Social Security and Welfare Reform

It is not enough to oppose these reforms simply because they hit the poor

  • Published: Apr 01, 2013
  • Authors: Tom MacInnes, Peter Kenway
  • Category: Social Security and Welfare Reform

We spent last week publicising our JRF-published report on council tax support. Summarising what we had found about each of the 326 English local authority schemes, it attracted a lot of attention and was an easy story to tell: 2.4 million of the poorest households in England – 70% in poverty already – face an average rise in their council tax of £140 a year. Almost two million households are having to pay the tax ‘for the first time’.

And yet is this type of argument enough? Is it sufficient to oppose a reform simply because it hits, sometimes even exclusively those with very low incomes, in or near poverty? We don’t think so.
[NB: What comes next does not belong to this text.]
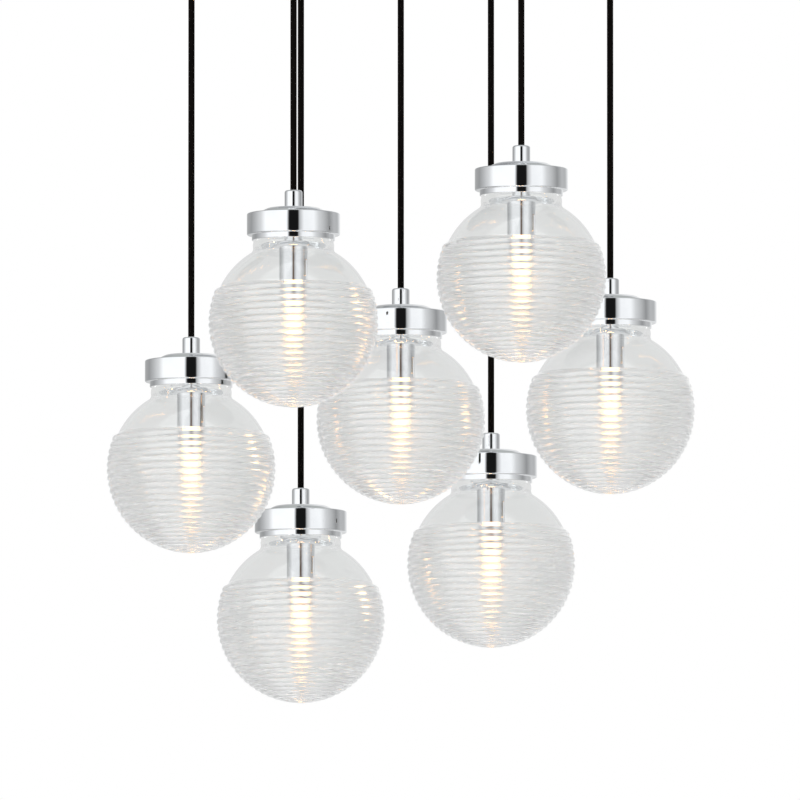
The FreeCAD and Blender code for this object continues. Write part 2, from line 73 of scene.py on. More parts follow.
CAP_RADIUS = 41.1
CAP_WALL = 1.5
CAP_COLLAR_BOTTOM = 72.6
CAP_COLLAR_HEIGHT = 4.6
CAP_COLLAR_WALL = 1.6
CAP_BAND_HEIGHT = 19.3
CAP_EDGE_RADIUS = 1.2
DOME_RADIUS = 29.3
DOME_SHOULDER_RADIUS = 23.0
DOME_HEIGHT = 5.5
DOME_FLAT_RADIUS = 9.0
DOME_SHOULDER_DROP = DOME_HEIGHT * 0.16
DOME_MIDDLE_DROP = DOME_HEIGHT * 0.48
DOME_SWELL = 0.6
DOME_FILLET = 4.0

CORD_RADIUS = 2.8
GRIP_RADIUS = 7.85
GRIP_HEIGHT = 15.1
GRIP_EDGE_RADIUS = 2.0
PIVOT_DEPTH = 8.0
MOUTH_FLARE = 12.0
NIPPLE_RADIUS = 5.0
LAMP_NIPPLE_LENGTH = 13.0
OUTLET_GRIP_RADIUS = 7.0
OUTLET_GRIP_HEIGHT = 15.0
OUTLET_NIPPLE_LENGTH = 8.0

SLEEVE_RADIUS = 12.5
SLEEVE_WALL = 0.8
SLEEVE_BOTTOM = 30.0
FLANGE_RADIUS = 18.5
FLANGE_TOP = 70.0
FLANGE_THICKNESS = 1.5
STEM_RADIUS = 8.0
VENT_WIDTH = 4.6
VENT_BOTTOM = 36.0
VENT_TOP = 56.0
VENT_ANGLE = -32.0
LAMPHOLDER_HEIGHT = 27.0
LEAD_WIRE_RADIUS = 1.0
LEAD_WIRE_SPACING = 2.6
BULB_RADIUS = 7.7
BULB_BOTTOM = -13.0
BULB_TIP = 1.1
BULB_BASE_WIDTH = 14.4
BULB_BASE_THICKNESS = 6.4
BULB_BASE_HEIGHT = 10.0
BULB_BASE_GAP = 0.5
# Neck above the capsule: radius against the bulb's, and height against the lampholder's face
BULB_PINCH = ((0.0, -3.5), (-0.6, -1.2), (-1.4, 1.0))
CORE_RADIUS = 4.8
CORE_BOTTOM = BULB_BOTTOM + 3.5

GAP = 0.3
THREAD_GAP = 0.1
CAP_BAND_BOTTOM = CAP_COLLAR_BOTTOM + CAP_COLLAR_HEIGHT
CAP_BAND_TOP = CAP_BAND_BOTTOM + CAP_BAND_HEIGHT
CAP_TOP = CAP_BAND_TOP + DOME_HEIGHT
CAP_UNDERSIDE = CAP_TOP - CAP_WALL
COLLAR_BORE_RADIUS = NECK_RADIUS + GAP
CORD_BORE_RADIUS = CORD_RADIUS + GAP
LAMP_PIVOT = CAP_TOP + GRIP_HEIGHT - PIVOT_DEPTH
FLANGE_UNDERSIDE = FLANGE_TOP - FLANGE_THICKNESS
SLEEVE_BORE_RADIUS = SLEEVE_RADIUS - SLEEVE_WALL
LAMPHOLDER_BOTTOM = FLANGE_UNDERSIDE - LAMPHOLDER_HEIGHT

# ---- Sizes of the canopy, in millimetres ----

CANOPY_RADIUS = 220.0
CANOPY_HEIGHT = 28.0
CANOPY_WALL = 1.5
CANOPY_EDGE_RADIUS = 6.0
CANOPY_UNDERSIDE = -CANOPY_HEIGHT
CANOPY_FLOOR = CANOPY_UNDERSIDE + CANOPY_WALL
OUTLET_MOUTH = CANOPY_UNDERSIDE - OUTLET_GRIP_HEIGHT
OUTLET_PIVOT = OUTLET_MOUTH + PIVOT_DEPTH

POSITIONS = sorted(name[len("globe_"):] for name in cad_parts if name.startswith("globe_"))


def lamp_centre(position):
    """Centre of a lamp's globe, in metres."""
    low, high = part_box(f"globe_{position}")
    return Vector(((low.x + high.x) / 2, (low.y + high.y) / 2, high.z - RIM_HEIGHT * MM))


WIRE_TOP = (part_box(f"lampholder_{POSITIONS[0]}")[1].z - lamp_centre(POSITIONS[0]).z) / MM

# ---- Outlines ----

def on_circle(centre, radius, angle):
    """The outline point at an angle in degrees on a circle."""
    return (centre[0] + radius * cos(radians(angle)), centre[1] + radius * sin(radians(angle)))


def arc(centre, radius, start, end, steps):
    """Outline points on an arc, both ends included."""
    return [on_circle(centre, radius, start + (end - start) * i / steps) for i in range(steps + 1)]


def rounded(corners, steps=5):
    """Outline through corners (radius, height, fillet), each fillet as an arc; 0 keeps the corner sharp."""
    points = []
    for i, (x, y, fillet) in enumerate(corners):
        if not fillet:
            points.append((x, y))
            continue
        corner = Vector((x, y))
        back = (Vector(corners[i - 1][:2]) - corner).normalized()
        ahead = (Vector(corners[(i + 1) % len(corners)][:2]) - corner).normalized()
        half = back.angle(ahead) / 2
        reach = fillet / tan(half)
        centre = corner + (back + ahead).normalized() * fillet / sin(half)
        first = corner + back * reach - centre
        last = corner + ahead * reach - centre
        start = degrees(atan2(first.y, first.x))
        turn = (degrees(atan2(last.y, last.x)) - start + 180) % 360 - 180
        points += arc(centre, fillet, start, start + turn, steps)
    return points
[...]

Firstly, and most obviously, it appears not to be a particularly persuasive argument. With ‘welfare’ accounting for around 30% of all public spending, it was inevitably going to be in the firing line once the Coalition had succeeded in winning popular consent to the idea that the budget deficit had to be cut.

Defenders of those on the lowest incomes failed to establish the idea that the poor should be spared, even in part. The kind of line needed – “if your back is to the wall, even a pound is too much” – is clear but if anything like it was ever attempted, it failed to gain a foothold. In fact what is in many ways its antithesis, the overall benefit cap, is one of the Coalition’s most popular policies.

From the June 2010 budget onwards, the Coalition promoted the idea that a ‘fair’ program of cuts would be one with a broadly uniform proportional impact across the range of incomes. This approach was endorsed, at least implicitly, by that most influential of independent commentators, the IFS. Once this measure of fairness is established, it is impossible to oppose any individual reform simply because it hits the poor.

Attempts to frame things differently have not always helpful either. We have great reservations about the rhetoric of the squeezed middle, because it is politically ambiguous. If the squeeze is ‘from above’ then the politics points left whereas if the squeeze is ‘between’ (rich and poor) then the politics points right. But whether left or right, if the middle is being squeezed, the idea that the bottom should be spared is asking a lot indeed.

Similarly, attempts to show, quite correctly, that many benefit recipients are in work merely extend the definition of deserving poor, making those out of work look ever less deserving of support.

It is also seems that the entrenched defence of the poverty line left important building blocks of the benefit system dangerously exposed. When the government abandoned the long-standing rule that working-age benefits should be uprated in line with inflation it did provoke a storm of protest. When it abandoned the rule that those benefits would not be required to cover either rent or council tax it did not. This is presumably because the latter took effect through the very obscure concept of the ‘applicable amount’. Yet for those affected, the undermining of the applicable amount is more important than the retreat on uprating.

Against this background, opposition to any specific welfare reform needs other, more technical arguments, such as whether it will really save money or what the adverse, unintended consequences might be.

But even arguments like this may not be enough because they imply that what is being proposed is wholly without merit. Yet as we think about April’s changes in some cases at least, a genuine problem motivates and so justifies the reform. When this is so, a merely reactionary opposition both strikes people as unrealistic and pits the interests of those who are poor against social progress. This is highly damaging.

Over the rest of this week we will therefore subject each of the main changes – CTS, the bedroom tax, the benefit cap, the shift from DLA to PIP and the sub-inflation uprating to working-age benefits – to scrutiny under three headings. First, what about the money arguments? Second, what are its likely consequences? Third, if a real problem lies behind it is this a good way to address it? Midway through, we will link to a new report giving comprehensive estimates –for the first time – of the numbers of people hit by more than one of these reforms. That such estimates have not been published by government is shocking.